Self-calibrating optical galaxy cluster selection bias using cluster, galaxy, and shear cross-correlations

Abstract: The clustering signals of galaxy clusters are known to be powerful tools for self-calibrating the mass-observable relation and are complementary to cluster abundance and lensing. In this work, we explore the possibility of combining three correlation functions -- cluster lensing, the cluster-galaxy cross-correlation function, and the galaxy auto-correlation function -- to self-calibrate optical cluster selection bias, the boosted clustering and lensing signals in a richness-selected sample mainly caused by projection effects. We develop mock catalogues of redMaGiC-like galaxies and redMaPPer-like clusters by applying Halo Occupation Distribution (HOD) models to N-body simulations and using counts-in-cylinders around massive haloes as a richness proxy.
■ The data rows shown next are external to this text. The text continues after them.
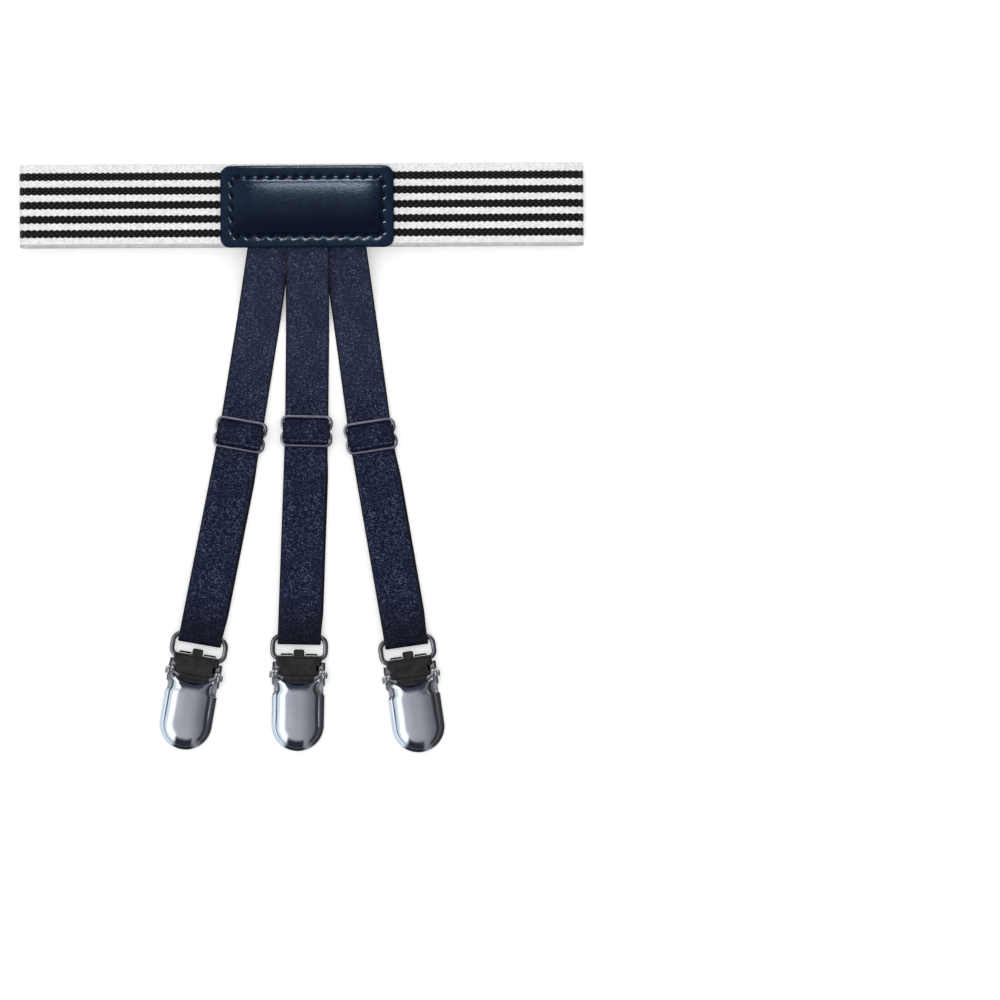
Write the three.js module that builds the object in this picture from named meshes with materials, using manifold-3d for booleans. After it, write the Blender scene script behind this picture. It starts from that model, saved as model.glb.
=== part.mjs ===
// Shirt stay: an elastic thigh band with a leather patch, from which three webbing
// straps run through wire sliders to rings, each ring carrying a mitten-shaped clip.
// It lies flat, front up: X runs along the band, -Y towards the clips, +Z up.
// The origin is the middle of the band's underside. All lengths are millimetres.
import * as THREE from 'three';
import { mergeVertices } from 'three/addons/utils/BufferGeometryUtils.js';
import Module from 'manifold-3d';

// Running gap kept between touching pieces
const GAP = 0.3;

// Thigh band: a closed elastic loop, pressed flat
const BAND_LENGTH = 203;
const BAND_WIDTH = 30;
const BAND_WALL = 1.5;
const BAND_OPEN_HEIGHT = 5;

// Leather patch sewn over the strap ends
const PATCH_WIDTH = 62.4;
const PATCH_HEIGHT = 29.4;
const PATCH_CENTRE_X = 2.1;
const PATCH_CENTRE_Y = -0.6;
const PATCH_CORNER = 3.6;
const LEATHER = 1.3;
const PATCH_PADDING = 1.2;
const STITCH_MARGIN = 4;

// Elastic webbing straps
const STRAP_WIDTH = 15.7;
const STRAP_THICKNESS = 1;
const STRAP_TUCK = 11;
const STRAP_LIFT = 0.6;
const DRAPE_RADIUS = 14;
const DRAPE_RUN = 28;
const DRAPE_START = 1;
const UPPER_DRAPE_DELAY = 5;
const UPPER_LENGTH = 68;
const LOWER_LENGTH = 73.9;
const RETURN_DRIFT = 0.5;
const HOOK_SWEEP = 200;
const HOOK_TAPER = 5;

// Sliders: bent wire, two lobes either side of a middle bar
const SLIDER_WIRE = 1.2;
const SLIDER_HEIGHT = 11.6;
const SLIDER_PLAY = 0.35;
const SLIDER_CORNER = 2.1;
const SLIDER_PINCH = 1.1;
const SLIDER_PINCH_SPREAD = 1.1;

// Rings: bent wire, rounded oblong
const RING_WIRE = 1.7;
const RING_PLAY = 0.85;
const RING_SLACK = 0.9;
const RING_HEIGHT = 9.8;
const RING_BOTTOM_CORNER = 2.6;

// Clip plates, measured from the axis of the ring's lower bar
const PLATE = 0.8;
const BARREL_SWEEP = 262;
const BARREL_CLEARANCE = 0.2;
const BACK_PLATE_START = 1.3;
const JAW_INSET = 0.5;
const EAR_SPACING = 19;
const EAR_FOOT = 3.7;
const EAR_TOP_RADIUS = 2.4;
const SPRING_PLATE_REACH = 1;
const SPRING_PLATE_STEP = 2.6;
const SPRING_PLATE_BEND = 9;
const SPRING_PLATE_END = 23;
const SPRING_NOSE_INSET = 1.8;
const TONGUE_WIDTH = 3.9;
const TONGUE_REACH = 3.4;

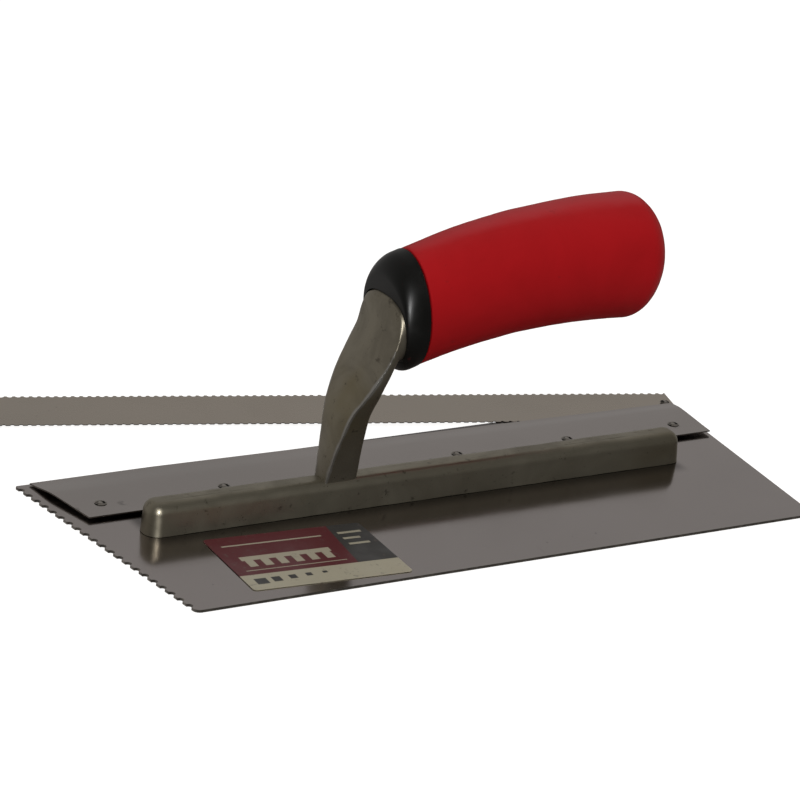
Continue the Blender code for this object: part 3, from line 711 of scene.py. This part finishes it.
def make_blade():
    rear_y = DEPTH / 2 - REAR_INSET
    rear, front = half_length(rear_y), FRONT_LENGTH / 2
    corners = [(-front, -DEPTH / 2), (front, -DEPTH / 2), (rear, rear_y), (-rear, rear_y)]
    outline = rounded_outline(corners, [2.5 * MM, 2.5 * MM, 0.6 * MM, 0.6 * MM])
    row = (END_NOTCH_START, END_NOTCH_PITCH, END_NOTCHES, END_NOTCH_RADIUS)
    outline += notches(corners[3], corners[0], *row, steps=12)
    holes = [(x, y, CLAMP_RIVET_RADIUS) for x, y in clamp_rivet_places()]
    holes += [(x, y, SPINE_RIVET_RADIUS) for x, y in spine_rivet_places()]
    holes.append((*PIVOT, PIVOT_RADIUS))
    cutters = []
    for i, (x, y, radius) in enumerate(holes):
        hole, sink, over = radius + GAP, 0.9 * MM, 1.0 * MM
        profile = [(0, BLADE_TOP + over), (hole, BLADE_TOP + over), (hole, sink)]
        profile += [(hole + sink + over, -over), (0, -over)]
        cutter = turned_mesh(f"blade_hole_{i}", profile, 32)
        cutter.transform(Matrix.Translation((x, y, 0)))
        cutters.append(cutter)
    mesh = cut(flat_mesh("blade", [outline], 0, BLADE_TOP), cutters)
    lay_grain(mesh)
    add_piece("blade", mesh, BLADE, "trowel", ["base_blade"])


def make_strip():
    width, thick, hole = 28.3 * MM, 0.33 * MM, 1.5 * MM
    front_radius, rear_radius = 0.75 * MM, 1.05 * MM
    past_pivot, ahead_of_pivot = 3.7 * MM, 3.2 * MM
    right = past_pivot
    left = right - REAR_LENGTH
    front = -width / 2 - ahead_of_pivot
    rear = front + width
    pitch = REAR_LENGTH / STRIP_NOTCHES
    row = (pitch / 2, pitch, STRIP_NOTCHES)
    outline = [(left, front), *notches((left, front), (right, front), *row, front_radius), (right, front)]
    outline += [(right, rear), *notches((right, rear), (left, rear), *row, rear_radius), (left, rear)]
    low = BLADE_TOP + 0.03 * MM
    mesh = flat_mesh("strip", [outline, circle(0, 0, hole, 32)], low, low + thick)
    lay_grain(mesh)
    mesh.transform(Matrix.Translation((*PIVOT, 0)) @ Matrix.Rotation(STRIP_ANGLE, 4, "Z"))
    add_piece("strip", mesh, STRIP, "strip", ["notched_strip"])


def half_wave(low, high, share):
    return low + (high - low) * (1 - math.cos(math.pi * share)) / 2


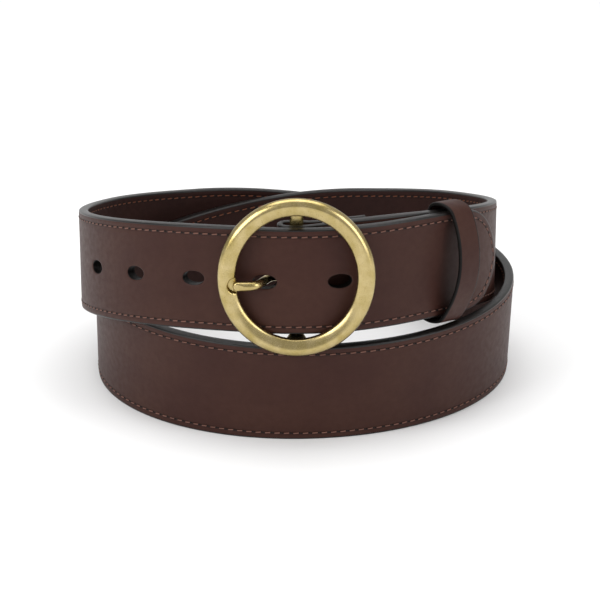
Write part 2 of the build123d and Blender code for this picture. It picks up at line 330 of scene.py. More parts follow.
# %% The sheet's rows, columns and openings
near_edge = np.array([0.0, 0.25, 0.55, 0.9, 1.4, 1.9, 2.25, 2.5, 2.7, 2.9, 3.15, 3.5])
inner_rows = np.array([14.0, 12.5, 11.0, 9.5, 8.0, 7.0, 6.0, 5.0, 4.0, 3.0, 2.0, 1.0])
block_height = 8.0
bend_reach = 13.0
hole_length = 8.2
hole_width = 5.0
hole_pitch = 25.4
first_hole = 14.7
hole_count = 5
hole_places = length_at(two_turns) + first_hole - hole_pitch * np.arange(hole_count)
slot_radius = 2.6
slot_ends = (-(6.0 + 2 * wrap_slack + math.pi * bar_clearance_radius), 6.0)


def oval_distance(along, up, opening):
    """About how far a point lies outside an opening: its share of the ellipse's radius, less one, in mm."""
    centre, half_long, half_high = opening[:3]
    share = np.hypot((along - centre) / half_long, up / half_high)
    return (1 - 1 / np.maximum(share, 0.1)) * np.hypot(along - centre, up)


holes = [(place, hole_length / 2, hole_width / 2, 8.0) for place in hole_places]
slot_middle = sum(slot_ends) / 2
slot_half = (slot_ends[1] - slot_ends[0]) / 2
prong_slot = (slot_middle, slot_half, slot_radius, slot_half + 5.0)


def sheet_columns(first, last, openings):
    """Lengths of the sheet's columns: every 1 mm beside an opening, 0.25 mm round the bar, 2 mm elsewhere."""
    marks = [first, last]
    for centre, _, _, reach in openings:
        marks += [centre - reach, centre + reach]
    has_bend = first < -bend_reach
    marks = sorted(marks + ([-bend_reach, 1.0] if has_bend else []))
    lines = []
    for start, end in zip(marks[:-1], marks[1:]):
        middle = (start + end) / 2
        beside = any(abs(middle - centre) < reach for centre, _, _, reach in openings)
        step = 0.25 if has_bend and -bend_reach < middle < 1 else (1.0 if beside else 2.0)
        lines.append(np.linspace(start, end, max(2, round((end - start) / step) + 1))[:-1])
    return np.append(np.concatenate(lines), last)


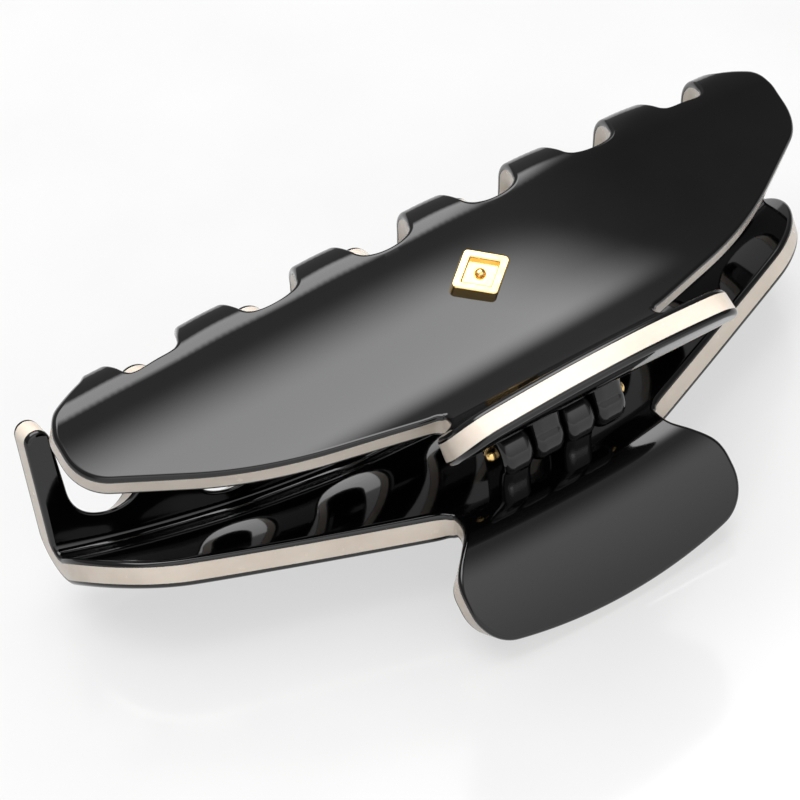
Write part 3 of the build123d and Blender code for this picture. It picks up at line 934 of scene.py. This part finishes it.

In addition to the previously known small-scale boost in projected correlation functions, we find that the projection effects also significantly boost 3D correlation functions out to scales 100 $h^{-1} \mathrm{Mpc}$. We perform a likelihood analysis assuming survey conditions similar to that of the Dark Energy Survey (DES) and show that the selection bias can be self-consistently constrained at the 10% level. We discuss strategies for applying this approach to real data. We expect that expanding the analysis to smaller scales and using deeper lensing data would further improve the constraints on cluster selection bias.